Some of the commuters may be former New Yorkers who moved out of the city, which could be a boon to local employers who were able to hold onto workers, per Parrott.

“But it's not good for the New York City economy in the sense that those incomes are not being spent in New York City to the same degree they were before,” he says.

More signs of trouble show up in wage data.

“People in the bottom half are losing ground,” Parrott says. “And at the same time, people in the top half, particularly in the top 10% and the top 1%, are prospering almost as if never before.”

With many workers losing economic ground and few taking home even more, income inequality in the city is now the greatest among major cities across the country, Parrott’s analysis shows.

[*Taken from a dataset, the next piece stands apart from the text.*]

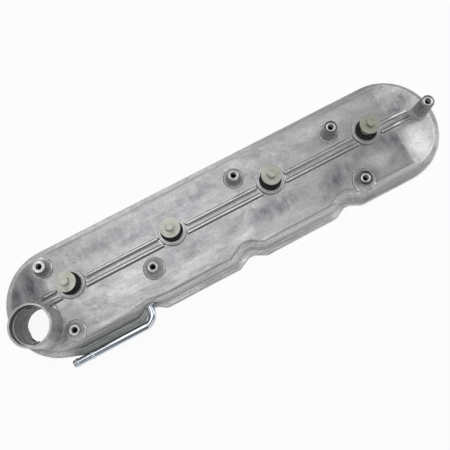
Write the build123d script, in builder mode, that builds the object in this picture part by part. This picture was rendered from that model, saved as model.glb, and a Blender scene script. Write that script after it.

COVID-19 has been a factor: Poverty rose during the height of the pandemic, as median income declined, and wages grew the most for the city’s highest-paid workers, according to the center's research.

From 2019 to 2022, Parrott says, the poverty rate in New York City rose by 2.3%, the most of any major city. Nearly 1 in 5 New Yorkers, or 18.3%, made less than the federal poverty line in 2022: $13,590 for an individual and $27,750 for a family of four.

At the same time, NYC had a historic increase in the number of millionaires in 2021. From 2019 to 2022, according to Parrott, workers in the city's high-income industries saw wage increases more than four times greater than those of workers in low-income industries, found a report by Lauren Melodia, an analyst at the center.

Parrott says he doesn't see the wages picture changing much at all in 2024.

The city's economic outlook worsens when racial disparities are taken into account.

By Parrott’s analysis, NYC is experiencing the largest gap in unemployment between Black and white New Yorkers this century, including during the Great Recession. Among Black New Yorkers, 7.6% were unemployed in the third quarter of 2023, compared to 3.7% of white residents.

There's more worry in wages: In 2022, the median household income in the city dropped by nearly 7% from 2019, or more than four times the national decline and the largest of any major city.

But for Black and Latino workers, the decline was even worse, according to an analysis of Census data that Parrott published in September.

Overall, the city’s median income was nearly $75,000. For white residents it was more than $106,000; for Black residents it was $58,000; and for Hispanic and Latino residents it was $53,000.

NYC also had the largest increase in poverty of any major U.S. city in 2022, per the analysis. Poverty rates for Black and Latino New Yorkers — 22.9% and 24.3%, respectively — were also twice as high as those for white New Yorkers, 11.6%.

Parrott says he doesn’t expect any major improvement in 2024.

In particular, the city and state need to do more to help New Yorkers with housing, according to Parrott. But how to pay for it?

Parrott recommends the state release some of its record-high $22 billion budget reserves to the city and provide more assistance for the migrant crisis, as Mayor Eric Adams has requested. In November, Adams announced widespread budget cuts, citing the cost of the migrant crisis, the end of federal pandemic aid and slow tax revenue growth.

The city also needs to raise revenue another way, says Parrott: a tax hike, which the mayor has signaled he’s open to. Parrott recommends a “modest” increase in taxes on New Yorkers in the top tax bracket, noting the city has gone 30 years without an increase in personal income taxes.

Universities including NYU and Columbia should also start paying the city annual fees for their growing real estate portfolios, according to the economist. A state bill introduced in December would revoke the two universities’ longstanding tax-exempt status; Parrot suggests they instead make what are known as "payments in lieu of taxes," which some other jurisdictions have done with large, tax-exempt property holders.

The payments would “help support the city services that they thrive on and that are key to the economic success of those institutions,” Parrott says.

To ensure more equitable gains across the income spectrum, Parrott also says lawmakers should seek targeted wage increases for low-paying jobs mostly held by women, given large racial and gender disparities persist.